Modeling code records
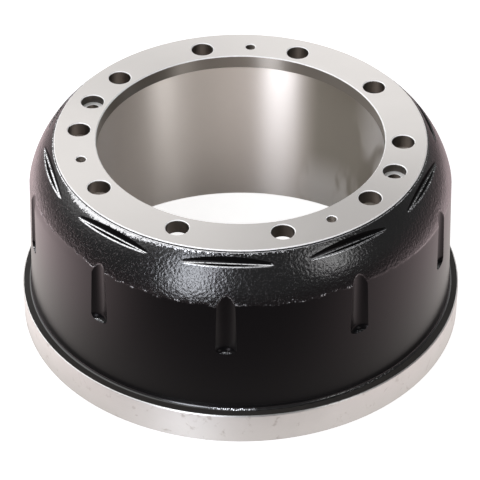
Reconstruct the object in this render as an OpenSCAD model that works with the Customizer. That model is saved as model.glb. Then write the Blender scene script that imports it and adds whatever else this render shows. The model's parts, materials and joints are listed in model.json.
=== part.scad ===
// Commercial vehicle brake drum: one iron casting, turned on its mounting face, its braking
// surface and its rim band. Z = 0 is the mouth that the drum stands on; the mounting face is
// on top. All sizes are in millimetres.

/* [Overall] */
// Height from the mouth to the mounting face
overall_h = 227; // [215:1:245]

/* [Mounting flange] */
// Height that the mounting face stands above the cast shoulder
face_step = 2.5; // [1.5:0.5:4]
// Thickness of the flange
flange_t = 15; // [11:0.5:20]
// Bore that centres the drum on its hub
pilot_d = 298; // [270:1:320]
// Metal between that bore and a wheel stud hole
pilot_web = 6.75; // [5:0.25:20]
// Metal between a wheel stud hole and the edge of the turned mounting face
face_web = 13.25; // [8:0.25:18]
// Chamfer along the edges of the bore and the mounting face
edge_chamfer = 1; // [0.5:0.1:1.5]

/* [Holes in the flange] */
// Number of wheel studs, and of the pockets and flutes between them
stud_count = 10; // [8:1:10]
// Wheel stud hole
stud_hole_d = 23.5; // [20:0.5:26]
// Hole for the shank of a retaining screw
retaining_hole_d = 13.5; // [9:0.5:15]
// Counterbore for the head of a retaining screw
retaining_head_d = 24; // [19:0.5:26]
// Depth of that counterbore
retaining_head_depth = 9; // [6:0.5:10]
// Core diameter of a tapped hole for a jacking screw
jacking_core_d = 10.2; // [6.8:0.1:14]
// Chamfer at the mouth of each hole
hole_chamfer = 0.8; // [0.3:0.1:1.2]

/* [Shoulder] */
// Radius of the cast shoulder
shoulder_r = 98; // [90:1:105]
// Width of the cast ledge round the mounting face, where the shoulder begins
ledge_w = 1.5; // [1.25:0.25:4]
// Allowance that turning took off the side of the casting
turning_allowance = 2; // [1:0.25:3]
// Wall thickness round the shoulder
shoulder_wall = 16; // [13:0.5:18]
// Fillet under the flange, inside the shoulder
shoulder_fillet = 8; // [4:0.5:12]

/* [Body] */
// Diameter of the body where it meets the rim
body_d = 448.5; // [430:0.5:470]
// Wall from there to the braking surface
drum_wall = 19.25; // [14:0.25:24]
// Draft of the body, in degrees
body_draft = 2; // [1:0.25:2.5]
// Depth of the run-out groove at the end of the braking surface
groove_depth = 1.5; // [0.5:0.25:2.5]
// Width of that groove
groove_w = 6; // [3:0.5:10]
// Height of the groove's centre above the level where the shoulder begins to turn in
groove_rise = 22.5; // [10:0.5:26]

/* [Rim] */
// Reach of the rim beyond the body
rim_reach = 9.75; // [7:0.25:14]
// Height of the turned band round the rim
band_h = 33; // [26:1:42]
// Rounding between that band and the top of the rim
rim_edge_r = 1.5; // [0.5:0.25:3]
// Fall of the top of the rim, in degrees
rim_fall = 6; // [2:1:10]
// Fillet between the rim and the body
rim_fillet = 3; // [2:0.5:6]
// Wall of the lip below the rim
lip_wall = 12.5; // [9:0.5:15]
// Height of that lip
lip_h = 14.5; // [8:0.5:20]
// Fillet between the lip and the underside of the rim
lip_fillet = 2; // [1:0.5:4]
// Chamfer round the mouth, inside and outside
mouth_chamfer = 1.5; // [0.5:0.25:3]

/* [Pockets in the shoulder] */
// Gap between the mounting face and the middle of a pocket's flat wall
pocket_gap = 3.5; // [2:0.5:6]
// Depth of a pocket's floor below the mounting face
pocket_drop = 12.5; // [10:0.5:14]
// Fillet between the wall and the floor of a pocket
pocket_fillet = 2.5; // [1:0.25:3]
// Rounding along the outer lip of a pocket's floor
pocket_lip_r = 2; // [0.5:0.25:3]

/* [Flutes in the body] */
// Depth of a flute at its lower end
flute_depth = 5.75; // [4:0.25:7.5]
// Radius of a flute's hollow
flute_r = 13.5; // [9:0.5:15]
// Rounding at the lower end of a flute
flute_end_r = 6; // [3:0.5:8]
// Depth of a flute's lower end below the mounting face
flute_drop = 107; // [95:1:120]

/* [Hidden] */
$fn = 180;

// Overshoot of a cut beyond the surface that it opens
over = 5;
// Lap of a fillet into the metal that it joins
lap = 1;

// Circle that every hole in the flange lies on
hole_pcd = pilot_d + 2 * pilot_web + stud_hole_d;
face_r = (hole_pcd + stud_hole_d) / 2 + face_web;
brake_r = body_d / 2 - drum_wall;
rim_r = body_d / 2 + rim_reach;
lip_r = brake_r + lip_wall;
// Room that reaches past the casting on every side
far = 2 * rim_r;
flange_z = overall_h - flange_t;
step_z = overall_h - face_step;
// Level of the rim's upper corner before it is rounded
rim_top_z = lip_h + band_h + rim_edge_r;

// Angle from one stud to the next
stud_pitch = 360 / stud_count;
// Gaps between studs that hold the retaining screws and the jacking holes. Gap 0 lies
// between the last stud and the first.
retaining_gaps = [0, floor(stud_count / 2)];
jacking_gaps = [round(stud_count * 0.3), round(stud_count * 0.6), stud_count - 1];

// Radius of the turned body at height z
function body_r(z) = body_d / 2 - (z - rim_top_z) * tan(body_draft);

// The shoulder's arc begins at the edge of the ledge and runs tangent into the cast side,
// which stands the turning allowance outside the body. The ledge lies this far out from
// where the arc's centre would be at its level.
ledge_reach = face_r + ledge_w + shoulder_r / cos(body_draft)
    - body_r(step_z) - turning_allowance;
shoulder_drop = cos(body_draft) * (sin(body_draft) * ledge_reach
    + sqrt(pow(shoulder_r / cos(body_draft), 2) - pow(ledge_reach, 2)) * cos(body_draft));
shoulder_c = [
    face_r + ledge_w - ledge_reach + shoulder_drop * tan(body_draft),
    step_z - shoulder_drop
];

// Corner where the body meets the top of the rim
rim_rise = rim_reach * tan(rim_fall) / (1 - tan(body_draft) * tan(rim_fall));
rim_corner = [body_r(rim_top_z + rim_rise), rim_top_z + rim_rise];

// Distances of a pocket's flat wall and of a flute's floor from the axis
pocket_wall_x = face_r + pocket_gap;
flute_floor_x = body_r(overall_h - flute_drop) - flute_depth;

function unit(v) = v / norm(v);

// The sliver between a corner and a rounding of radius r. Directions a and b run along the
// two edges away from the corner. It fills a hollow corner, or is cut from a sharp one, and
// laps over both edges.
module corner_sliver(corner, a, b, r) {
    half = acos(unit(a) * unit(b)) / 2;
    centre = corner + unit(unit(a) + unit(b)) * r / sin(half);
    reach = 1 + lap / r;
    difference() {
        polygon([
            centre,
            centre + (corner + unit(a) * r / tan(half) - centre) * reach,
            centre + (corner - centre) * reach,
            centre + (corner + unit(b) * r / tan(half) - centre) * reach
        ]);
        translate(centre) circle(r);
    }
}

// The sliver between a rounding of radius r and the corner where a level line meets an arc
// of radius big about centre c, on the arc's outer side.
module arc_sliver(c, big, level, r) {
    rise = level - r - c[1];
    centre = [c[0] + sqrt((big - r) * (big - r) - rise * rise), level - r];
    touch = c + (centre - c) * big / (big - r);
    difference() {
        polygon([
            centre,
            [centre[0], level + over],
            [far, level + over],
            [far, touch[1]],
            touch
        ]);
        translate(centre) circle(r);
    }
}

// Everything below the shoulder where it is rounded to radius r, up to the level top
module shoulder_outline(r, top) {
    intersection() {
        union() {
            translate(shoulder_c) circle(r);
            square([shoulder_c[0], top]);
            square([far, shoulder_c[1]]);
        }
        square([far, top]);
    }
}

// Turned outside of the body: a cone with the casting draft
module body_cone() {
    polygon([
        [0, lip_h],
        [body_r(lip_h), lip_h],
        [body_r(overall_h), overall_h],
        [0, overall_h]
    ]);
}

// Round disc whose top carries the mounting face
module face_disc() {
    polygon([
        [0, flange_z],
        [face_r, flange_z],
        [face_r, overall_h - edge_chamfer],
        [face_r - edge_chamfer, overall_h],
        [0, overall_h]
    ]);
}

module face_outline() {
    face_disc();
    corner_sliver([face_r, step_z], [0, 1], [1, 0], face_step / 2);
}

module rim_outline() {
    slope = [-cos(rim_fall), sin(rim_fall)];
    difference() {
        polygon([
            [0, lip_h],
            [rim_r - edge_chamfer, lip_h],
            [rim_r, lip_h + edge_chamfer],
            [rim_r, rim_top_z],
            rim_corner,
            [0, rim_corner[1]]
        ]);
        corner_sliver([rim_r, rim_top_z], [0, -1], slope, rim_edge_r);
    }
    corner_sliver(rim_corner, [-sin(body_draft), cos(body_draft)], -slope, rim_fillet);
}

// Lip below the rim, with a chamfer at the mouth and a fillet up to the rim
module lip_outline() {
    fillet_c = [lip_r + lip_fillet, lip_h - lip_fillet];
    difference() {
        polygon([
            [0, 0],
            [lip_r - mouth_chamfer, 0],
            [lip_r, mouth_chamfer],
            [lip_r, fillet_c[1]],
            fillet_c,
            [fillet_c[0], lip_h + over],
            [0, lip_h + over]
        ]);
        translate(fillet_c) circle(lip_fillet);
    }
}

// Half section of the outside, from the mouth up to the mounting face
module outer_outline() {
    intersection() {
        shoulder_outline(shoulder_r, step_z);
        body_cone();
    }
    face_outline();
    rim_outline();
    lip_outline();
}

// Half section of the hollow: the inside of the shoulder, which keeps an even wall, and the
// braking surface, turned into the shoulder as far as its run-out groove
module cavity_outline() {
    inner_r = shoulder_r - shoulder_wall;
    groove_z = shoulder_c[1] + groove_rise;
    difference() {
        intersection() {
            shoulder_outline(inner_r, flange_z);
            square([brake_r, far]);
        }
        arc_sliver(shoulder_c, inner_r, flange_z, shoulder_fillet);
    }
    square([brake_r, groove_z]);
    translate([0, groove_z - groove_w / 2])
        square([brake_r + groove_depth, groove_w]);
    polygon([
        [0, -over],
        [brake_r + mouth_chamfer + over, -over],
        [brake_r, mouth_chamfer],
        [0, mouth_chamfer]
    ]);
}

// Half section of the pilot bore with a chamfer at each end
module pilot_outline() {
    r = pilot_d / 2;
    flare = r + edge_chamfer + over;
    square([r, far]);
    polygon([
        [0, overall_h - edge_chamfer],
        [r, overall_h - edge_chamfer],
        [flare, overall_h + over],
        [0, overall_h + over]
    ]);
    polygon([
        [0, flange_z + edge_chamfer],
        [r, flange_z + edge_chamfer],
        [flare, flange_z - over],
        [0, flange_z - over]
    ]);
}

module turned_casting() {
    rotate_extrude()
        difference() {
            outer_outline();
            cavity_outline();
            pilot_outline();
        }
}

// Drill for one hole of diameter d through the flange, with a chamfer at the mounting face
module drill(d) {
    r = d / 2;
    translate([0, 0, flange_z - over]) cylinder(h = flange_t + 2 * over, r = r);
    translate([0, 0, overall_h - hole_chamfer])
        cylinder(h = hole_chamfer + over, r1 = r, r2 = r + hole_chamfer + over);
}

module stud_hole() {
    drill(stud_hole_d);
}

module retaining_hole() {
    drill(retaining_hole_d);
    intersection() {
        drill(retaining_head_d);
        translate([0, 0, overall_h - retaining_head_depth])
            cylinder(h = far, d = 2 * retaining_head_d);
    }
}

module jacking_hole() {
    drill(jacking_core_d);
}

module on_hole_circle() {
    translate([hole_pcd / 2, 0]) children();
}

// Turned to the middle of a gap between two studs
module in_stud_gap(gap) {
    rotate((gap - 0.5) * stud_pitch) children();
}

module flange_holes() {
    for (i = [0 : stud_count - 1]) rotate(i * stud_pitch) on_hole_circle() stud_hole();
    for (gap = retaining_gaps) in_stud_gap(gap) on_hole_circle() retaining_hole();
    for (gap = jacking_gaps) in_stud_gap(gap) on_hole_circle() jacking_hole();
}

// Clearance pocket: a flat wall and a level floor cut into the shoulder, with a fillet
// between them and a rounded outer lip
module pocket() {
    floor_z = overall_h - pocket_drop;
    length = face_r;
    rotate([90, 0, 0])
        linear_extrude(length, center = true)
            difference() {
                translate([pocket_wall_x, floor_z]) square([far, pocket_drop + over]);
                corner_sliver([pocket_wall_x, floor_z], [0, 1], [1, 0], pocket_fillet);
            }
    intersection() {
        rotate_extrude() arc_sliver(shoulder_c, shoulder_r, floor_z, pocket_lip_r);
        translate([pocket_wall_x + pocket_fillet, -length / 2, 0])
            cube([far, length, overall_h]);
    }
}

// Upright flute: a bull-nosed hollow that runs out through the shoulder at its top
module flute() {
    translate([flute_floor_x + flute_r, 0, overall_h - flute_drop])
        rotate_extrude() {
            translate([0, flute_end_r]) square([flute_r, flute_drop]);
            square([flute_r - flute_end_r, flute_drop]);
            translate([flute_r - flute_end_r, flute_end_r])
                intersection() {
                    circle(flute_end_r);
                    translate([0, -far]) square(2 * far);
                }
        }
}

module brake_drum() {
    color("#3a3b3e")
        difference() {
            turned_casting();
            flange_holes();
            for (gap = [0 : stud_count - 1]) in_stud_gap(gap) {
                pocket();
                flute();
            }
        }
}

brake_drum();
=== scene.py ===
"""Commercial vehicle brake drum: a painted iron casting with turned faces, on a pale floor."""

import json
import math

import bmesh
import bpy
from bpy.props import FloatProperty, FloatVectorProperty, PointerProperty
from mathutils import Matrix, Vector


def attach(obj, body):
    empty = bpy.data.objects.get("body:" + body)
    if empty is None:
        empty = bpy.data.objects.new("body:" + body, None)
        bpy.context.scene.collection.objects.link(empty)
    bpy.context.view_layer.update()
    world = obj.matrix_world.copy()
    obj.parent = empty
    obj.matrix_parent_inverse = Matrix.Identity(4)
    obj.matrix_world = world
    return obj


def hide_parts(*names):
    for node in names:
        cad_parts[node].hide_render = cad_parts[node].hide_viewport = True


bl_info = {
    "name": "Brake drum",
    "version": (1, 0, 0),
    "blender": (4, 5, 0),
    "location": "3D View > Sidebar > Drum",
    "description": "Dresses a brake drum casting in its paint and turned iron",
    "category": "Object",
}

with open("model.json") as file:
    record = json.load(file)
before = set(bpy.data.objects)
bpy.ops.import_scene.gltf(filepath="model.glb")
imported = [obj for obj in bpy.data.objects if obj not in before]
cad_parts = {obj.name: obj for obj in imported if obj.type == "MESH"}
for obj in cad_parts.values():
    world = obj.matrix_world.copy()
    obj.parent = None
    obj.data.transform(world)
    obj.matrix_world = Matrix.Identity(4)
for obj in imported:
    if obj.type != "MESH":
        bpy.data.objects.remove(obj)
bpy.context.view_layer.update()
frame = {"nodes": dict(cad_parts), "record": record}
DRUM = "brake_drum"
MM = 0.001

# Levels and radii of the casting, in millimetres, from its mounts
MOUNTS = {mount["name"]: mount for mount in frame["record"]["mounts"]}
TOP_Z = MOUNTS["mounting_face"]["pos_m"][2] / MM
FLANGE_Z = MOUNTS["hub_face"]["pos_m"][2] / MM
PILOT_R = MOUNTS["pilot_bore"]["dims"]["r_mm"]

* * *

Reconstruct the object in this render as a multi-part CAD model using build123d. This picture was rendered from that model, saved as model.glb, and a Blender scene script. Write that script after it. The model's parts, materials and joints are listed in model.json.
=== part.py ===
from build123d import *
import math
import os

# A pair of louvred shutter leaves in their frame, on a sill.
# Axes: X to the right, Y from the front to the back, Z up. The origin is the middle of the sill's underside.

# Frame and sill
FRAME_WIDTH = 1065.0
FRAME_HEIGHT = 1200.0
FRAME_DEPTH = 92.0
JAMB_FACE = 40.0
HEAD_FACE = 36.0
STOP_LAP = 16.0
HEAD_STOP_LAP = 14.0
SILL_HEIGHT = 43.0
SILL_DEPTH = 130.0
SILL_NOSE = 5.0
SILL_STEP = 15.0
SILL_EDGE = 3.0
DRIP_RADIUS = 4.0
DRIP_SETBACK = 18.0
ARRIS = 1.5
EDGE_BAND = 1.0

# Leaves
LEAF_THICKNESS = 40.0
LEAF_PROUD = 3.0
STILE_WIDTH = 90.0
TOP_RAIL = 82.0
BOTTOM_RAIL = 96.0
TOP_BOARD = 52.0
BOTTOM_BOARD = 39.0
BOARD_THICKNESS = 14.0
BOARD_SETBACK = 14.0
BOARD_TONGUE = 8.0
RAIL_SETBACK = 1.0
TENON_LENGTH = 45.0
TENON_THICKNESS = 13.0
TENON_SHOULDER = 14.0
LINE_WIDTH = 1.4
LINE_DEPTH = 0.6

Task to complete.
Show the lines from the data above that contain the string "None".

Solution to this exercise.
    if empty is None:
        empty = bpy.data.objects.new("body:" + body, None)
    obj.parent = None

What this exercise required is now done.